Chatroulette, Monkey, Chatrandom, Y99, CamSurf and many others now sit in the same awkward category: some improving, some pretending, and some apparently held together with vibes and a warning label.
The more reputable platforms are scrambling to build better checks. The weaker ones are living on borrowed time.
Age Checks: Choose Your Own Awkward Adventure
Government ID
Effective in theory, about as popular with users as a surprise maths test.
Facial analysis
Useful until you remember half the internet has mastered looking older in a selfie.
Credit card checks
Nothing says “safe community” quite like asking strangers for payment details.
Mobile operator checks
Great until the phone contract belongs to a parent anyway.
Leif’s dramatic farewell
The Internet Made Me Do It
The goodbye letter had the energy of a breakup text that kept going for 17 screens. There was real sadness in it, but also a lot of “this is a war against the internet” theatre.

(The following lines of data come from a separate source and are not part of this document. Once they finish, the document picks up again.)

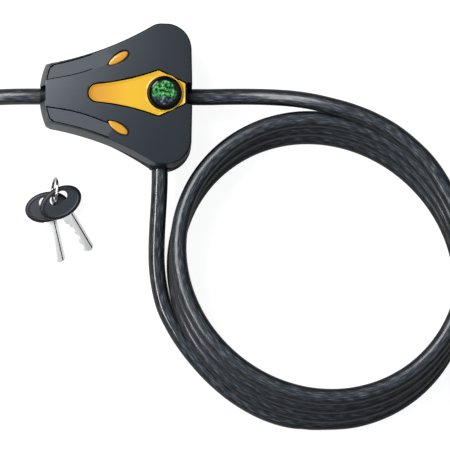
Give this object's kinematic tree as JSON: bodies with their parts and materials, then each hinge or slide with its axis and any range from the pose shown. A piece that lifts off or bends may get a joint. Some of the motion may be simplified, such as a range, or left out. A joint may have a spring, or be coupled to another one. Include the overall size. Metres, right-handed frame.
{
  "type": "adjustable cable lock",
  "caption": "Adjustable cable lock: moulded body with a keyed wedge-jaw grip, coiled vinyl-coated steel cable and keys on a ring.",
  "frame": {"origin": "middle of the lock body's flat rear face, on the plane of the cable channel's axis", "axes": "+X along the cable channel towards the entry port, +Y towards the keyway, +Z out of the front face"},
  "size_m": [0.2749, 0.1976, 0.0338],
  "materials": {
    "shell_plastic": "fine satin texture",
    "label_plastic": "satin",
    "eye_plastic": "gloss",
    "badge_plastic": "gloss",
    "badge_dome": "clear domed resin",
    "cable_vinyl": "gloss",
    "black_plastic": "satin",
    "zinc_casting": "as cast",
    "steel": "satin",
    "nickel": "polished",
    "brass": "satin"
  },
  "bodies": {
    "housing": {"front_shell": "shell_plastic", "rear_shell": "shell_plastic", "label_inlay": "label_plastic", "badge_rim": "badge_plastic", "badge_lens": "badge_dome", "eye_insert_upper": "eye_plastic", "eye_insert_lower": "eye_plastic", "cover_screws": "steel", "lock_case": "zinc_casting", "case_cover": "steel", "case_rivets": "steel", "port_bush_left": "black_plastic", "port_bush_right": "black_plastic", "exit_collar": "black_plastic", "cylinder_barrel": "brass", "barrel_pin": "steel", "jaw_spring": "steel", "cable_ferrule": "steel", "ferrule_pin": "steel", "cable_anchor": "cable_vinyl", "cable_lead": "cable_vinyl", "cable_coil": "cable_vinyl", "cable_return": "cable_vinyl", "cable_through": "cable_vinyl", "cable_tail": "cable_vinyl", "cable_end_cap": "black_plastic"},
    "plug": {"key_plug": "brass", "wafers": "brass", "wafer_springs": "steel", "plug_clip": "steel", "drive_cam": "steel"},
    "carriage": {"jaw_carriage": "zinc_casting", "spring_washer": "steel"},
    "upper_jaw": {"jaw_upper": "steel"},
    "lower_jaw": {"jaw_lower": "steel"},
    "ring": {"key_ring": "nickel"},
    "front_key": {"key_bow_front": "black_plastic", "key_blade_front": "nickel"},
    "rear_key": {"key_bow_rear": "black_plastic", "key_blade_rear": "nickel"}
  },
  "joints": [
    {"name": "plug_turn", "type": "hinge", "parent": "housing", "child": "plug", "pos_m": [0.0212, 0.02, 0.014], "axis": [0, -1, 0], "range_deg": [0, 90]},
    {"name": "carriage_slide", "type": "slide", "parent": "housing", "child": "carriage", "axis": [-1, 0, 0], "range_m": [0, 0.00425], "deforming": ["jaw_spring"]},
    {"name": "upper_jaw_slide", "type": "slide", "parent": "housing", "child": "upper_jaw", "axis": [-0.9903, 0.1392, 0], "range_m": [0, 0.0043]},
    {"name": "lower_jaw_slide", "type": "slide", "parent": "housing", "child": "lower_jaw", "axis": [-0.9903, -0.1392, 0], "range_m": [0, 0.0043]},
    {"name": "ring_lift", "type": "slide", "parent": "housing", "child": "ring", "axis": [0, 0, 1], "range_m": [0, 0.06]},
    {"name": "front_key_fan", "type": "hinge", "parent": "ring", "child": "front_key", "pos_m": [-0.03035, -0.05205, 0.00786], "axis": [-0.1223, 0.2003, -0.9721], "range_deg": [-24, 18]},
    {"name": "rear_key_fan", "type": "hinge", "parent": "ring", "child": "rear_key", "pos_m": [-0.03121, -0.05075, 0.00333], "axis": [-0.0171, 0.0739, -0.9971], "range_deg": [0, 50]}
  ],
  "couplings": [
    {"joint": "carriage_slide", "follows": "plug_turn", "m_per_rad": 0.0027},
    {"joint": "upper_jaw_slide", "follows": "plug_turn", "m_per_rad": 0.0027265},
    {"joint": "lower_jaw_slide", "follows": "plug_turn", "m_per_rad": 0.0027265}
  ]
}
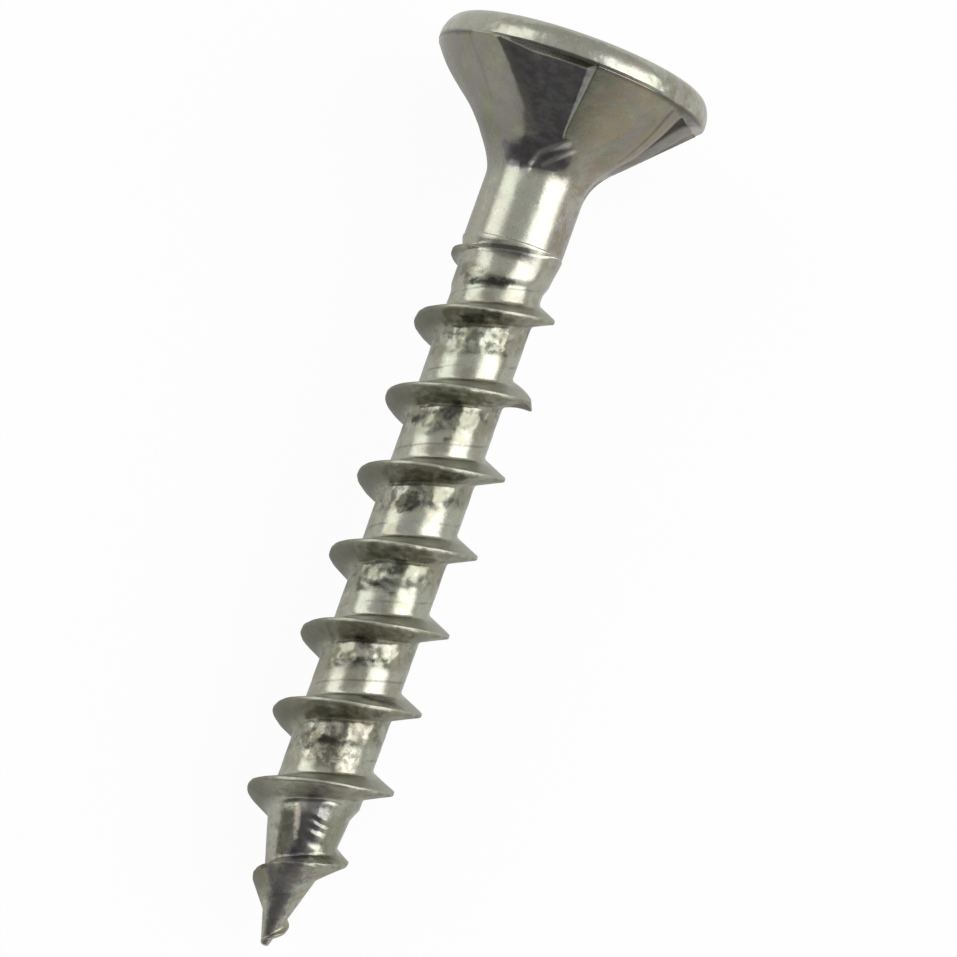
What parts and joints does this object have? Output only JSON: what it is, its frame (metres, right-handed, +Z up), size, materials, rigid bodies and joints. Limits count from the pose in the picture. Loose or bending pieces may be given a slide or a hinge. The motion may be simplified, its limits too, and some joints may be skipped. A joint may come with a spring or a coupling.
{
  "type": "multi-purpose screw",
  "caption": "Countersunk wood screw with a coarse single-start thread, sharp point, short smooth shank, milling pockets under the head and a six-lobe recess.",
  "frame": {"origin": "on the ground under the middle of the screw, which lies as it comes to rest on its rim and its thread", "axes": "+X from the point towards the head, +Z up; the screw's own axis rises 5.6 degrees towards the head"},
  "size_m": [0.0302, 0.009, 0.0089],
  "materials": {
    "zinc_steel": "bright zinc plated steel, with soft blotches, drawn lines on the thread and light scuffs"
  },
  "bodies": {
    "root": {"screw": "zinc_steel"}
  },
  "joints": []
}
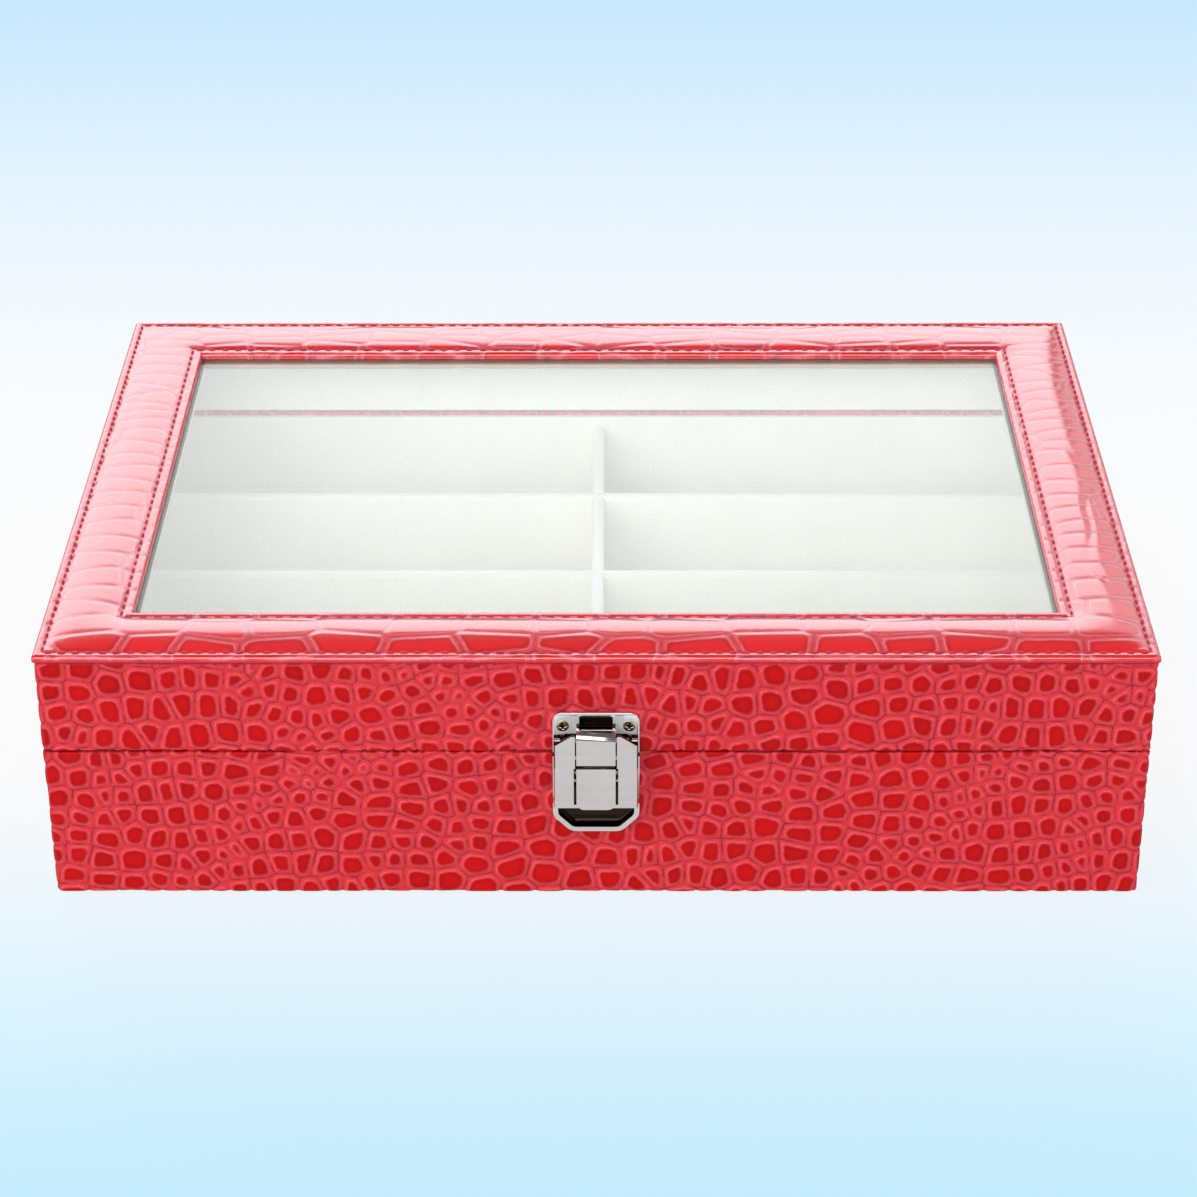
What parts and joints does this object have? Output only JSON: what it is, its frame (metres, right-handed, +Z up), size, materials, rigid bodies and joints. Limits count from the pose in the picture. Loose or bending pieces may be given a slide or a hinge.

To be fair, moderating millions of anonymous video chats is extremely difficult. But that is also the point: the design made abuse almost inevitable.
Chat Without The Webcam Lottery
World of Chat contains zero shady roulette wheels, no mystery meat stranger button, and no “hope the next person is normal” feature. Just conversation with moderation and accountability.
The end of an era
The Chat Is Dead. Long Live The Chat.
As we say goodbye to Omegle, the lesson is not that people should stop meeting strangers online. The lesson is that anonymous random video chat needs guardrails, moderation and grown-up responsibility, or it becomes a magnet for the worst behaviour.
For site owners, the message is clear: build proper verification, moderation and safety processes, or face the same fate. The digital Wild West is ending, and honestly, that is probably for the best.
Pour one out for Omegle, the internet’s most chaotic chat experiment, then wash your hands afterwards. You never know where that site has been.